For SEO agencies and in-house teams at Metrics Rule, this filtering approach allows you to present Semrush data to stakeholders with appropriate caveats. Instead of reporting “visibility improved 12%” (which may actually be 12% of an already-undercounted baseline), report “tracked-keyword visibility improved 12%; however, GSC data shows true visibility improved 18% based on actual impressions.” This transparency builds credibility and prevents optimization decisions based on false signals.
Create a Template Performance Scorecard Beyond Position Tracking
Build a monthly scorecard tracking programmatic template performance across four data sources: Semrush Position Tracking (for visibility trends), Google Search Console (for actual impressions and CTR), Google Analytics (for traffic quality and conversion), and your internal crawl logs (for indexation and crawl efficiency). For each template type, calculate these metrics:
- Semrush Visibility Score: Position Tracking visibility percentage. Baseline metric; expect 30-50% undercount on heavy-parameter pages.
- GSC Visibility Score: (Total impressions for template type / estimated monthly impressions if all pages ranked) × 100. Actual visibility based on Google data.

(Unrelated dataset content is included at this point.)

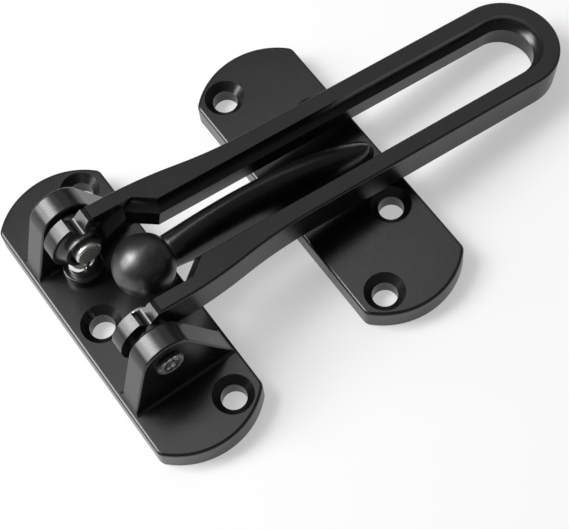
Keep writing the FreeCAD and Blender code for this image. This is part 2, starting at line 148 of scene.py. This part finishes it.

- Traffic-to-Impressions Ratio: (Total sessions from organic / total impressions in GSC) × 100. Reveals whether template provides content users actually want. Low ratios indicate template quality issues.
- Crawl-to-Indexation Ratio: (Indexed pages in GSC / crawled pages in logs) × 100. Shows whether Googlebot finds your pages and whether canonicalization is working correctly.
Templates with high GSC visibility but low traffic-to-impressions ratios indicate ranking problems but content quality issues—users click through but bounce immediately. These templates need content depth improvements, not just SEO optimization. Semrush Position Tracking alone won’t identify this pattern. Templates with high crawl but low indexation ratios indicate canonicalization or duplicate content issues—these need technical fixes before content optimization.